*Directions for this task*: Please copy the lines below exactly, from the first one through the line showing "wall = 2.5; // [2:0.1:3]".

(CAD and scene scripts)

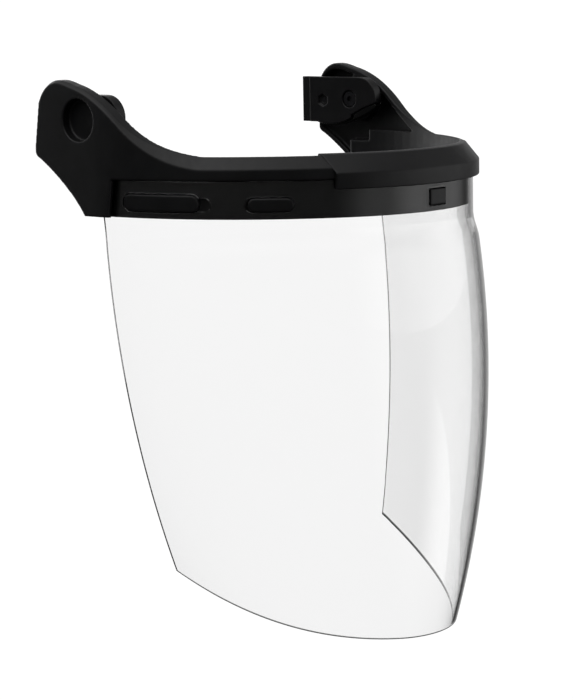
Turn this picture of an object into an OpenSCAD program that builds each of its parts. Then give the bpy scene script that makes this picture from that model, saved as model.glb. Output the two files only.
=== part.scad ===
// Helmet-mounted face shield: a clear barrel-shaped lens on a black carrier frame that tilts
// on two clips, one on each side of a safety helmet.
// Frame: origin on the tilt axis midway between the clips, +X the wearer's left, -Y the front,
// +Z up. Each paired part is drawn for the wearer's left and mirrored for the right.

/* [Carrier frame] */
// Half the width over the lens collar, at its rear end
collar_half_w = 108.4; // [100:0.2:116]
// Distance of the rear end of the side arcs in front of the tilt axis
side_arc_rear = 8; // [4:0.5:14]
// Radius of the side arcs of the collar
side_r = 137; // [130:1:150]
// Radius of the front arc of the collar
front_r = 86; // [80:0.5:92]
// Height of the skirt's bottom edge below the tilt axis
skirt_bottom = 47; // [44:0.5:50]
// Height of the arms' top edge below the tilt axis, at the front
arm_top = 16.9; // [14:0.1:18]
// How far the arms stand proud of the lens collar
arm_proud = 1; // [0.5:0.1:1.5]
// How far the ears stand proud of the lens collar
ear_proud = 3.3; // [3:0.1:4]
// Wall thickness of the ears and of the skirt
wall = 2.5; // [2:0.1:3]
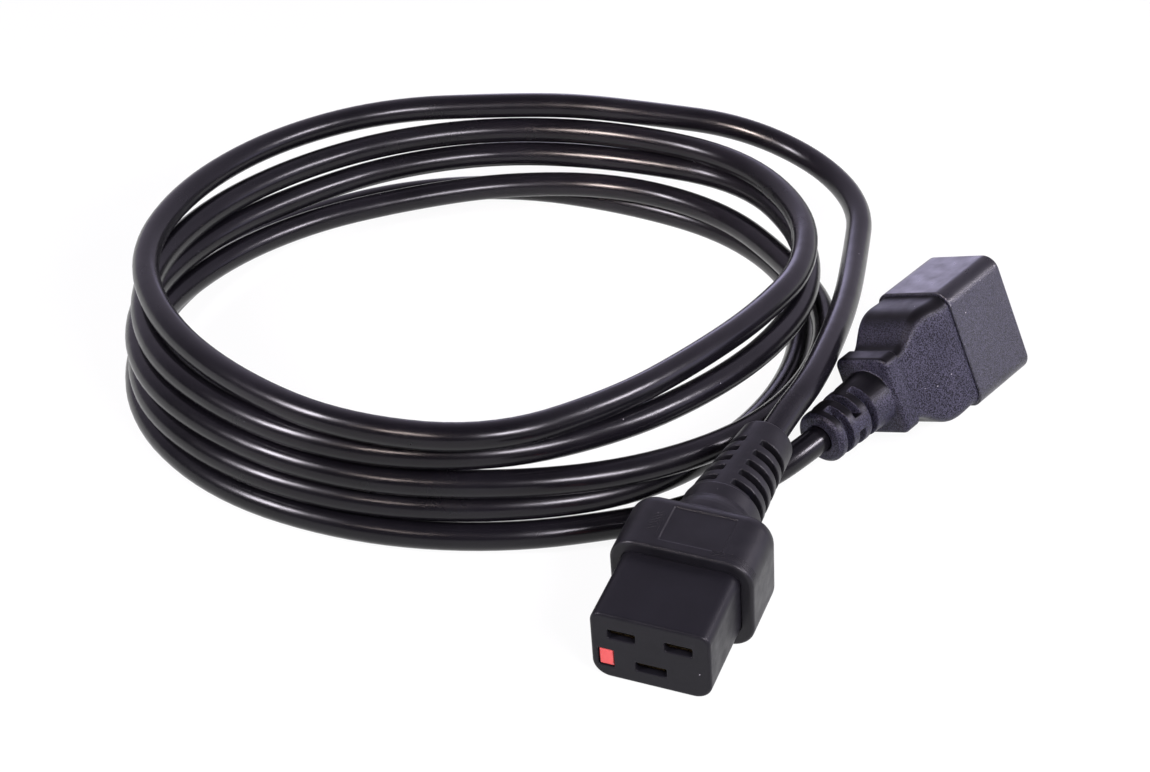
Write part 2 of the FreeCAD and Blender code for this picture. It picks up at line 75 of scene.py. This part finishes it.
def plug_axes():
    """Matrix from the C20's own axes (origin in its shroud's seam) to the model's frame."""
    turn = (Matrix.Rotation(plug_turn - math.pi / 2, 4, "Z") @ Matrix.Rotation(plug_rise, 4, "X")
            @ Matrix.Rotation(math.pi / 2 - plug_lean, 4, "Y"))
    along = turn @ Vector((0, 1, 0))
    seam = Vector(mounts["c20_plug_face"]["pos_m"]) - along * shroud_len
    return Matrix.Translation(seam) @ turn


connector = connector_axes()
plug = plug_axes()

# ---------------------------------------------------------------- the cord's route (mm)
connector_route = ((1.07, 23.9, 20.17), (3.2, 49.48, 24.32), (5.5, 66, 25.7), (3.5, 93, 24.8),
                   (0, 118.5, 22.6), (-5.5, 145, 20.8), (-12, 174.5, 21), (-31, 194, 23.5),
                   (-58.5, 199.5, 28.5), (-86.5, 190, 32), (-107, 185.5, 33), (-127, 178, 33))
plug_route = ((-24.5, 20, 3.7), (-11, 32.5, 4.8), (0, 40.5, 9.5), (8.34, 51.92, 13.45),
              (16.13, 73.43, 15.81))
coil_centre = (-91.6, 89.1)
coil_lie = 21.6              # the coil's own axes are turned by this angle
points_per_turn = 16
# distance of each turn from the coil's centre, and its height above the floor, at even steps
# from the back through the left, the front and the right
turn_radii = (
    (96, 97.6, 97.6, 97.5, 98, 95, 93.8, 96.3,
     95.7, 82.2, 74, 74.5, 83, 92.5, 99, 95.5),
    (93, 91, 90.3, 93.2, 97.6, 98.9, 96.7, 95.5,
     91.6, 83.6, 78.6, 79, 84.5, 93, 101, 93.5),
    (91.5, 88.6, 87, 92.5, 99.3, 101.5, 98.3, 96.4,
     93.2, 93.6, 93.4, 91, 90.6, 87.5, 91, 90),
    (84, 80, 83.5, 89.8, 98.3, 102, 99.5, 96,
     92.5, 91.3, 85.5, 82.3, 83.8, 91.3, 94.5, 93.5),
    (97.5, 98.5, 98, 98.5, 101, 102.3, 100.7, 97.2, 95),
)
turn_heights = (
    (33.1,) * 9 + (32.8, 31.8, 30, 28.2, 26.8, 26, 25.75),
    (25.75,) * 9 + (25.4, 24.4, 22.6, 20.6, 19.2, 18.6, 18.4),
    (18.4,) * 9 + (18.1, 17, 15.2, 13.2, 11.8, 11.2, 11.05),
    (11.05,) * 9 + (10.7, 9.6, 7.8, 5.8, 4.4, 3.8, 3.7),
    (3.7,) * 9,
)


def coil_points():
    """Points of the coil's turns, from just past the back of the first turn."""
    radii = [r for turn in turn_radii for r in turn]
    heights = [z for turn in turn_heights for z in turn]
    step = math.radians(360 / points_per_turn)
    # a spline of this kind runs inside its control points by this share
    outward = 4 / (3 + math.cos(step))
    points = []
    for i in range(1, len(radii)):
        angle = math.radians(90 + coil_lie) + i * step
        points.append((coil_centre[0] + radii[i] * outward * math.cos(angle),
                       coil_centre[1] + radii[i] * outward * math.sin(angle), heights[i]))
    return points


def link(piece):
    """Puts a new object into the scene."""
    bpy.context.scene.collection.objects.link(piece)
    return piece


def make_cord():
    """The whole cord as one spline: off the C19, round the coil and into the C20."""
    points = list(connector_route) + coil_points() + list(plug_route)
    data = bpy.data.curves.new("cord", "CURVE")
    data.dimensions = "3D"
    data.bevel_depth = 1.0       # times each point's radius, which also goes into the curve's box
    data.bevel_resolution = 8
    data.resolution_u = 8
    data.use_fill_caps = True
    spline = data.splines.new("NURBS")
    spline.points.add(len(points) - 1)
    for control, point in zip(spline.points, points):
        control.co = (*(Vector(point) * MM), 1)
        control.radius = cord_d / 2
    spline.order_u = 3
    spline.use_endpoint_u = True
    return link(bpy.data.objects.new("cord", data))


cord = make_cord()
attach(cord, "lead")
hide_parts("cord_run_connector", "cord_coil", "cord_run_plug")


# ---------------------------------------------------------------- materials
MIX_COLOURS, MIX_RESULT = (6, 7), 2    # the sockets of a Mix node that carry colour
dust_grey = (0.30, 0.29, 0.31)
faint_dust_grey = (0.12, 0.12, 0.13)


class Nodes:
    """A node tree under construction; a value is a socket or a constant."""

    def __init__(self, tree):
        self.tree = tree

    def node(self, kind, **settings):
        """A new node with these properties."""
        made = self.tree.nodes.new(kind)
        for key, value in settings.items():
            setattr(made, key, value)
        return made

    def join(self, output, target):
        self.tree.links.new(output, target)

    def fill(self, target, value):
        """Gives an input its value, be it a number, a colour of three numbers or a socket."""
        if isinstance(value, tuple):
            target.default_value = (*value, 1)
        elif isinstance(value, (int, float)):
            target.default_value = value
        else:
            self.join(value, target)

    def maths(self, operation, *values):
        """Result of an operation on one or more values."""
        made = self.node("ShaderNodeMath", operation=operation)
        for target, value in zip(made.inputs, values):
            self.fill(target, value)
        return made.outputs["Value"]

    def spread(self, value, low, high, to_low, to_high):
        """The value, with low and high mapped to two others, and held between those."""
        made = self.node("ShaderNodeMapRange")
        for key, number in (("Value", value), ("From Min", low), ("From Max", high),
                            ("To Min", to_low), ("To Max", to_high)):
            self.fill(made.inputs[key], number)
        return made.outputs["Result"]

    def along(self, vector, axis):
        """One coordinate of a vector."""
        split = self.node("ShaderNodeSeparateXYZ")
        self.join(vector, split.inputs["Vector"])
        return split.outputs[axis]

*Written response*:
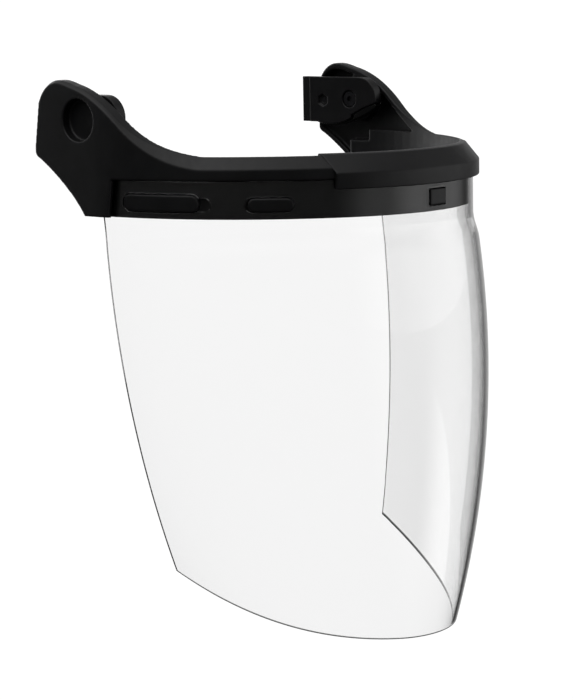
Turn this picture of an object into an OpenSCAD program that builds each of its parts. Then give the bpy scene script that makes this picture from that model, saved as model.glb. Output the two files only.
=== part.scad ===
// Helmet-mounted face shield: a clear barrel-shaped lens on a black carrier frame that tilts
// on two clips, one on each side of a safety helmet.
// Frame: origin on the tilt axis midway between the clips, +X the wearer's left, -Y the front,
// +Z up. Each paired part is drawn for the wearer's left and mirrored for the right.

/* [Carrier frame] */
// Half the width over the lens collar, at its rear end
collar_half_w = 108.4; // [100:0.2:116]
// Distance of the rear end of the side arcs in front of the tilt axis
side_arc_rear = 8; // [4:0.5:14]
// Radius of the side arcs of the collar
side_r = 137; // [130:1:150]
// Radius of the front arc of the collar
front_r = 86; // [80:0.5:92]
// Height of the skirt's bottom edge below the tilt axis
skirt_bottom = 47; // [44:0.5:50]
// Height of the arms' top edge below the tilt axis, at the front
arm_top = 16.9; // [14:0.1:18]
// How far the arms stand proud of the lens collar
arm_proud = 1; // [0.5:0.1:1.5]
// How far the ears stand proud of the lens collar
ear_proud = 3.3; // [3:0.1:4]
// Wall thickness of the ears and of the skirt
wall = 2.5; // [2:0.1:3]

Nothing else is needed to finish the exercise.